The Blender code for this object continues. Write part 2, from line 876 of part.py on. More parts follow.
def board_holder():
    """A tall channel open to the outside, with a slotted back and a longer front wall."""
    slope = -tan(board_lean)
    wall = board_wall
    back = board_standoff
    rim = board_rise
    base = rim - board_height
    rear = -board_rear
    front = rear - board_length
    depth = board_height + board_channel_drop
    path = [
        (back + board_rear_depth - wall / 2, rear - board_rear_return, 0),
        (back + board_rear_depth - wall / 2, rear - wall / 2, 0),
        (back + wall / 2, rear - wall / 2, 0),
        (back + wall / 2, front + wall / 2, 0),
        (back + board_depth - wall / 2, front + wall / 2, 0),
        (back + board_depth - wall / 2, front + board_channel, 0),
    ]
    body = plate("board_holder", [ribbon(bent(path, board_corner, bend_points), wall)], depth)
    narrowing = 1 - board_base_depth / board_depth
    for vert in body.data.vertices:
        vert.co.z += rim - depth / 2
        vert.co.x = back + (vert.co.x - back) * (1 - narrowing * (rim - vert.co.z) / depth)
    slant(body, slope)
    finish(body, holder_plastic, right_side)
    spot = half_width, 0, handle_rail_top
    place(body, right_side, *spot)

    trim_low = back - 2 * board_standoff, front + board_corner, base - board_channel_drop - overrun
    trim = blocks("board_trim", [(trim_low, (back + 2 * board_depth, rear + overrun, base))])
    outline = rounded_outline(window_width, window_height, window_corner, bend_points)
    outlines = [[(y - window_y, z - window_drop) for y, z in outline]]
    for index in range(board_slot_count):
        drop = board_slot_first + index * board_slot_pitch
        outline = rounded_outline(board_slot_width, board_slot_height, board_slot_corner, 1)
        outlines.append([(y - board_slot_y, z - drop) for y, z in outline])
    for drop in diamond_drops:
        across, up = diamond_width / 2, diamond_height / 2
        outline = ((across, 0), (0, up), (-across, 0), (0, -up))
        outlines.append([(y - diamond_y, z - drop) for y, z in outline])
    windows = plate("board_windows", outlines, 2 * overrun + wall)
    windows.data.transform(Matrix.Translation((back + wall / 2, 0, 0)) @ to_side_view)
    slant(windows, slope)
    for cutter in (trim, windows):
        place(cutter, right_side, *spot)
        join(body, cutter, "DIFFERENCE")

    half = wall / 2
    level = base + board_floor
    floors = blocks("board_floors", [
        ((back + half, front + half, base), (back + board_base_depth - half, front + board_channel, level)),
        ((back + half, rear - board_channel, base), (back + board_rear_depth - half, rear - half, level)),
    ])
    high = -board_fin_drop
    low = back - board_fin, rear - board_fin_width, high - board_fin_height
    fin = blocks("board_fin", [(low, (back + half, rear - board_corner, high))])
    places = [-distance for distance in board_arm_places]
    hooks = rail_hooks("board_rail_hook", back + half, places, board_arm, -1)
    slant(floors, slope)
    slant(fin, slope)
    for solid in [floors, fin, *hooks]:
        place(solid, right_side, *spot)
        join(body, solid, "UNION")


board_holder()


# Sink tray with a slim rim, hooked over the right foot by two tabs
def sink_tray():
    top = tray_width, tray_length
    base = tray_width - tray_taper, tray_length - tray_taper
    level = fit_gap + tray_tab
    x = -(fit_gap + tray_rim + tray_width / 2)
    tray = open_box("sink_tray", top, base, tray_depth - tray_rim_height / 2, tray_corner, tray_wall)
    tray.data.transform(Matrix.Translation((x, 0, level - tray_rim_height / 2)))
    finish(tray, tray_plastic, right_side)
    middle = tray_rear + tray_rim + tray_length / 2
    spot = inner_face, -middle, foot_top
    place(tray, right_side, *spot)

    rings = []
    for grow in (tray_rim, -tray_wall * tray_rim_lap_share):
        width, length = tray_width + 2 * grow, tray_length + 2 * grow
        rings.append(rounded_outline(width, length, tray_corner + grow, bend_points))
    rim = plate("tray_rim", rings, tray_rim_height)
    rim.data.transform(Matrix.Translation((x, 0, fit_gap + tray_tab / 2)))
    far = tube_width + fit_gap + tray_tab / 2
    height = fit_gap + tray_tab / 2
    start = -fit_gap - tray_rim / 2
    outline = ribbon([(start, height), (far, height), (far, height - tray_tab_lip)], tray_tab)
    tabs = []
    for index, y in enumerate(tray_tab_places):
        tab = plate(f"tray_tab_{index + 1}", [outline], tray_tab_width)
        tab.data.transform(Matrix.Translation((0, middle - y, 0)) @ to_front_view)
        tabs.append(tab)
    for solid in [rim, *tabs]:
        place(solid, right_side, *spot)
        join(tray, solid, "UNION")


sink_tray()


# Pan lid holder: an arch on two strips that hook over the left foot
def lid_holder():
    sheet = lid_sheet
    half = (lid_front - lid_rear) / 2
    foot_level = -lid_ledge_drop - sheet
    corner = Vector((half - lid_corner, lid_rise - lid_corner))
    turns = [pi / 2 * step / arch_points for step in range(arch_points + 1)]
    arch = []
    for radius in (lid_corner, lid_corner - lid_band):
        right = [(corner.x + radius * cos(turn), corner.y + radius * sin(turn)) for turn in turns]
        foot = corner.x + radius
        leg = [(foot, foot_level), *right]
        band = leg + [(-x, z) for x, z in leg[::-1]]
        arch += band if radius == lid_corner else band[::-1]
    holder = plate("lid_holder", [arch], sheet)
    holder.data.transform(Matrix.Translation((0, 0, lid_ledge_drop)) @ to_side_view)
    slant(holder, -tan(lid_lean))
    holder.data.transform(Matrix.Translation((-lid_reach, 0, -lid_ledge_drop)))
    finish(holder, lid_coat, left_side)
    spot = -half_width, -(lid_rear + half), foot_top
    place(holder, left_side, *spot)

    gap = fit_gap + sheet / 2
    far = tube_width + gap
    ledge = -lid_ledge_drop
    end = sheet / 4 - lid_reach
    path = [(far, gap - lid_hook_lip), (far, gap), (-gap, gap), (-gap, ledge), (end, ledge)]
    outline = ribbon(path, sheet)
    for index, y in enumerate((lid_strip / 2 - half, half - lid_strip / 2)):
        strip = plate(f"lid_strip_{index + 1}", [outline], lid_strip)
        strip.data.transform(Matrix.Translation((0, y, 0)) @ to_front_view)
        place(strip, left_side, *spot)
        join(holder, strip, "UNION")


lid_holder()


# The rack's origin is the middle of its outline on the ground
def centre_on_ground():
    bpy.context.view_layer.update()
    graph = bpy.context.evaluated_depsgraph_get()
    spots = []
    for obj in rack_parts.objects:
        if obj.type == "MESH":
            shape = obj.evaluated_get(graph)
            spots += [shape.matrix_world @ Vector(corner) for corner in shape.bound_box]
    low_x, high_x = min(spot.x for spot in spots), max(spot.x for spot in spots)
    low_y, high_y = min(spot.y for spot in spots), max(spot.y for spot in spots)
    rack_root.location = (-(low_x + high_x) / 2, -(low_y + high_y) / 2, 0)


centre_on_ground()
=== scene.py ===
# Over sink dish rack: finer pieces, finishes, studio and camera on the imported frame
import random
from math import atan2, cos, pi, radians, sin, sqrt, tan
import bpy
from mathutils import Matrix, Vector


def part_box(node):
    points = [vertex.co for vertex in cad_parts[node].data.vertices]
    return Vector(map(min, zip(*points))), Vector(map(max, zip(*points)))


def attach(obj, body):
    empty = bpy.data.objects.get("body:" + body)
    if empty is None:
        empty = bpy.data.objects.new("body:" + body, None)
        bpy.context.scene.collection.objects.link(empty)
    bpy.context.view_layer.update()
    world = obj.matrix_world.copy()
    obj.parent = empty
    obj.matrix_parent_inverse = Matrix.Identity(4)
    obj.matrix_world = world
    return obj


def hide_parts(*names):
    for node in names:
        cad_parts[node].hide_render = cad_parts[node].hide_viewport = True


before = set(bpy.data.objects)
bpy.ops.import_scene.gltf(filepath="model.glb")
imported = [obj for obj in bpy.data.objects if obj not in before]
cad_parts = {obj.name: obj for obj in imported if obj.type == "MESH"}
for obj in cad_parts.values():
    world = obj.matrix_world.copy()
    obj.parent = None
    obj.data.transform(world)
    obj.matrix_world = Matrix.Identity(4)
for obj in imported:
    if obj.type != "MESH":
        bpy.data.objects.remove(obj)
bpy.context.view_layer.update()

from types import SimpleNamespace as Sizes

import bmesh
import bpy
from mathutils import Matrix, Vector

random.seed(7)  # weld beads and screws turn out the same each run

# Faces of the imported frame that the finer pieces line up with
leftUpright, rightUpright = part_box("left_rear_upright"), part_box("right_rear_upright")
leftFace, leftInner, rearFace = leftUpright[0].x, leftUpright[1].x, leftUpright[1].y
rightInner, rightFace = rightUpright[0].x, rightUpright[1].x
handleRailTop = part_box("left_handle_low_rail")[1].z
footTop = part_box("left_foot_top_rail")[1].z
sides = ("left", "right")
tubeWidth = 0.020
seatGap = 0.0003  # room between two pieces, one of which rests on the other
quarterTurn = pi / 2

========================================

Stated exercise: From the line with "# The rack's" through the line with "zip(*points))), Vector(map(max, zip(*points)))", repeat every line exactly, both ends included, and nothing outside that range.

Full solution:
# The rack's origin is the middle of its outline on the ground
def centre_on_ground():
    bpy.context.view_layer.update()
    graph = bpy.context.evaluated_depsgraph_get()
    spots = []
    for obj in rack_parts.objects:
        if obj.type == "MESH":
            shape = obj.evaluated_get(graph)
            spots += [shape.matrix_world @ Vector(corner) for corner in shape.bound_box]
    low_x, high_x = min(spot.x for spot in spots), max(spot.x for spot in spots)
    low_y, high_y = min(spot.y for spot in spots), max(spot.y for spot in spots)
    rack_root.location = (-(low_x + high_x) / 2, -(low_y + high_y) / 2, 0)


centre_on_ground()
=== scene.py ===
# Over sink dish rack: finer pieces, finishes, studio and camera on the imported frame
import random
from math import atan2, cos, pi, radians, sin, sqrt, tan
import bpy
from mathutils import Matrix, Vector


def part_box(node):
    points = [vertex.co for vertex in cad_parts[node].data.vertices]
    return Vector(map(min, zip(*points))), Vector(map(max, zip(*points)))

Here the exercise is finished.